Stated problem:
For each line of the data below that holds "from", copy the line.

================

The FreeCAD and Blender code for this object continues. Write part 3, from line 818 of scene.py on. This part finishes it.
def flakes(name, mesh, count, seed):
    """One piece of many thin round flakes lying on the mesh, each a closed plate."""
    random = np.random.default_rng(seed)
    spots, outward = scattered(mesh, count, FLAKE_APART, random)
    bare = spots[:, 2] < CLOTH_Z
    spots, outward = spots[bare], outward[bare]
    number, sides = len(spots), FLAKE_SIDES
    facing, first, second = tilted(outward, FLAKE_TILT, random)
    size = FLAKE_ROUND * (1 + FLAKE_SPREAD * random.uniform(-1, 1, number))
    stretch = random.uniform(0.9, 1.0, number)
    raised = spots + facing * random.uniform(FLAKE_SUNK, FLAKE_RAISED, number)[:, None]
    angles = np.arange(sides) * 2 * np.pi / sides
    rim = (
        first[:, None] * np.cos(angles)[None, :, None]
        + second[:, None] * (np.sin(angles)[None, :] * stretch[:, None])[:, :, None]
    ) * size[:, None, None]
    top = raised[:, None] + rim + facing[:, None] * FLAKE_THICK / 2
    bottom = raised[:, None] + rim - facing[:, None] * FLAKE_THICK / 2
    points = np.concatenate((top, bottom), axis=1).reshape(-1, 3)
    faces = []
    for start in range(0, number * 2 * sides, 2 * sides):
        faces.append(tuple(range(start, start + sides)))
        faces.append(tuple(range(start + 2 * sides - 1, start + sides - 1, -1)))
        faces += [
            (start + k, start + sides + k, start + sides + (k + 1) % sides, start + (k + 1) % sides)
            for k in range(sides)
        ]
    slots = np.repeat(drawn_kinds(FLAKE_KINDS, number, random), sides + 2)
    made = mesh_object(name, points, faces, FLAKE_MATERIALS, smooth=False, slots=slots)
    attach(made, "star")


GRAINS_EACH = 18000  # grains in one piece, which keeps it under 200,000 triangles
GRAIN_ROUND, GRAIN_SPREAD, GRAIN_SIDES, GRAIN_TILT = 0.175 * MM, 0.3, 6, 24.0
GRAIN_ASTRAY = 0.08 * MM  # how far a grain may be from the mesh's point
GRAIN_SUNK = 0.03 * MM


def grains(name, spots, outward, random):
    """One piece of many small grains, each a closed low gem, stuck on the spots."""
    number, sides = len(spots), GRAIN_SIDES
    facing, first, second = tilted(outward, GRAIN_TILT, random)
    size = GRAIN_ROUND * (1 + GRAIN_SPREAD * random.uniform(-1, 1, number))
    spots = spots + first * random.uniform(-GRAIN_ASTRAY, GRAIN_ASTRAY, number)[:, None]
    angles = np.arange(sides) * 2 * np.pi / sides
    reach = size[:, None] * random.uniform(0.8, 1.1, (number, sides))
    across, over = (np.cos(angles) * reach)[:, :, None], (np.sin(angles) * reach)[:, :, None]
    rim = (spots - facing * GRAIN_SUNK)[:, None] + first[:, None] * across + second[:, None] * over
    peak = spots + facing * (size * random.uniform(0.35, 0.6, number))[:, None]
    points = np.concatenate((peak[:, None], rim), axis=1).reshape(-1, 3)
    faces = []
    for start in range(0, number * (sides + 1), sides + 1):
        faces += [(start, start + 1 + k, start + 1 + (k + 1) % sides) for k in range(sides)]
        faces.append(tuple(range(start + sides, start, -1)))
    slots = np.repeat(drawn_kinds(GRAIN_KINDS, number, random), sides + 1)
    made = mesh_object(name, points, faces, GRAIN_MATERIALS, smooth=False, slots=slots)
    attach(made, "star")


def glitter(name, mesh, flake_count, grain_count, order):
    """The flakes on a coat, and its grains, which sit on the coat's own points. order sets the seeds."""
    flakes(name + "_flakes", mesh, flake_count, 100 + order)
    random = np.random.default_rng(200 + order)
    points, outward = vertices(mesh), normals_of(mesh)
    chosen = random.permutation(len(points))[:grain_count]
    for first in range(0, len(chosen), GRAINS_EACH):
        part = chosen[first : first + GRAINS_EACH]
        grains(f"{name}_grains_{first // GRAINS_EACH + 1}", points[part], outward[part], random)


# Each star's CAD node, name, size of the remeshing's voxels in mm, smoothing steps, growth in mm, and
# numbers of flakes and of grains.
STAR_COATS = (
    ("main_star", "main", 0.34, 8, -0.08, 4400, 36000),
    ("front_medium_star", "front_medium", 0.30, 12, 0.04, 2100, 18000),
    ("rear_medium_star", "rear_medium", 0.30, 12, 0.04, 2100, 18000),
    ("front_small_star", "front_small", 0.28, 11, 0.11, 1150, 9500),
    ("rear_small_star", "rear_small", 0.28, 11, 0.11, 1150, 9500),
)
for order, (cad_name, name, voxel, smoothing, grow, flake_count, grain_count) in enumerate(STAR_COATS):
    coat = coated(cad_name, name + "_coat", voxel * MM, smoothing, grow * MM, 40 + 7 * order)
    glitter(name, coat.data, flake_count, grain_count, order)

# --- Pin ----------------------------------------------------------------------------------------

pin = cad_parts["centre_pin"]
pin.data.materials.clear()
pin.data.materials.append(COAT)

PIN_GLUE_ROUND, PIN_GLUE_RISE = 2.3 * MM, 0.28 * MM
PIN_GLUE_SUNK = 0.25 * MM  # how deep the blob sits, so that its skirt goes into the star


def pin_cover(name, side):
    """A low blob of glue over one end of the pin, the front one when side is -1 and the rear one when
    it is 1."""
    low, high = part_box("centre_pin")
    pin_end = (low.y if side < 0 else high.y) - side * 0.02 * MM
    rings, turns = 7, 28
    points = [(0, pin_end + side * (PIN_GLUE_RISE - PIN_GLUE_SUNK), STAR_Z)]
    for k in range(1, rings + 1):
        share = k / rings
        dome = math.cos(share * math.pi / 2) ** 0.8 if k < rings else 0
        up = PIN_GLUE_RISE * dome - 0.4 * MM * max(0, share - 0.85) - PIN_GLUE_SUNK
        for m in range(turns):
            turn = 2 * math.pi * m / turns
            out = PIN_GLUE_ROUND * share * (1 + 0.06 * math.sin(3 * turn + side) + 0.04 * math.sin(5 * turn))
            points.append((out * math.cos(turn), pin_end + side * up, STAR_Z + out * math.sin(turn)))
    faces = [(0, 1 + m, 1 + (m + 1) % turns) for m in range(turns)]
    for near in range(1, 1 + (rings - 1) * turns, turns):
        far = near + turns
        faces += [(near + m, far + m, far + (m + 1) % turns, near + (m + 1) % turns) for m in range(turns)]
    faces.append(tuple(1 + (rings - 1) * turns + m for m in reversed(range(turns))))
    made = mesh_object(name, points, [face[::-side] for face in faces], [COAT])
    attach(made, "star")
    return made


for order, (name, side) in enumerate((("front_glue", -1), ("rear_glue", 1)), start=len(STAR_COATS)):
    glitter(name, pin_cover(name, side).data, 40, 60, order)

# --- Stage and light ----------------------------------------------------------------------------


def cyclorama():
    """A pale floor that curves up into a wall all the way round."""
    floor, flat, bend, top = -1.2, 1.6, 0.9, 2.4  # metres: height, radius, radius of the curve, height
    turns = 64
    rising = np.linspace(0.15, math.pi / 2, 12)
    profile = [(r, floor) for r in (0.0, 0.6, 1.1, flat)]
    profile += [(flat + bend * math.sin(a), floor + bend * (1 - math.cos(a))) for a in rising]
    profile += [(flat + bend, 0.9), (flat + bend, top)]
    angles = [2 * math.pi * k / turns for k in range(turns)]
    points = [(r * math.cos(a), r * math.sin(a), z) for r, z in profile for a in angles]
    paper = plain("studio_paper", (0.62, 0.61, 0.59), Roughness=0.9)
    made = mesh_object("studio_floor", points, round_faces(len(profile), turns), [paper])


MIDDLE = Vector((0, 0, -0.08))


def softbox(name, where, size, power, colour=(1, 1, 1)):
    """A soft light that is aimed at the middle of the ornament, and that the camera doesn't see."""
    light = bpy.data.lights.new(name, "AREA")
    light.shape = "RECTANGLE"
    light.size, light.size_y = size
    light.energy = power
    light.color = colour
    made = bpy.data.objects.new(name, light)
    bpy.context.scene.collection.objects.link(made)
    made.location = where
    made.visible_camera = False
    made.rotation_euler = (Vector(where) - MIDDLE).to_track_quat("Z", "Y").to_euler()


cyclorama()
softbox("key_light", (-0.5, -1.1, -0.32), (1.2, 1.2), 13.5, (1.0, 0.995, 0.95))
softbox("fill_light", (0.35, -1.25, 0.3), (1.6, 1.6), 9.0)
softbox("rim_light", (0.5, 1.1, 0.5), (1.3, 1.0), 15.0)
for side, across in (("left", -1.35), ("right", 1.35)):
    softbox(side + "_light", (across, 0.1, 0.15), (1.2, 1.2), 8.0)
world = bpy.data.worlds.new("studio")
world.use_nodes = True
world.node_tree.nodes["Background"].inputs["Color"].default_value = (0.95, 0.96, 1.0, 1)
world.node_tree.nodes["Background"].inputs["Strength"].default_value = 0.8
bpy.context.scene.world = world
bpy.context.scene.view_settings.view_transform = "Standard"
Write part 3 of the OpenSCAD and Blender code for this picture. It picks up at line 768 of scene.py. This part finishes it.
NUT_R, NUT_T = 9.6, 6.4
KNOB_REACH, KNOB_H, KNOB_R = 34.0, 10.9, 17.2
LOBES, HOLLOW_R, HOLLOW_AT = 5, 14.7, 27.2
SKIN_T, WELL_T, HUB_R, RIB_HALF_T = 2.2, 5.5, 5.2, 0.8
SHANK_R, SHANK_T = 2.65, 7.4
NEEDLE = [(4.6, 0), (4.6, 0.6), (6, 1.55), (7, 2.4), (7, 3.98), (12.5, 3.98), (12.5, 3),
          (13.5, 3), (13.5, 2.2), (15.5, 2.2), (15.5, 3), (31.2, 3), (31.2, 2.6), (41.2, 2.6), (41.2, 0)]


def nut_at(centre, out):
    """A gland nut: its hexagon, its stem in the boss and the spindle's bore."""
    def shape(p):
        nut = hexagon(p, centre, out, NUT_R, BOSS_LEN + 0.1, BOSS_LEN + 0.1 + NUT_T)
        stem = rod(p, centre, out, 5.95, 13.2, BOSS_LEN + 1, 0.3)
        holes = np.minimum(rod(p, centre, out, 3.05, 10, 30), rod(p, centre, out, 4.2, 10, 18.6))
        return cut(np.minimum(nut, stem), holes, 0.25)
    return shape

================

Task solution:
The FreeCAD and Blender code for this object continues. Write part 3, from line 818 of scene.py on. This part finishes it.
GRAIN_ASTRAY = 0.08 * MM  # how far a grain may be from the mesh's point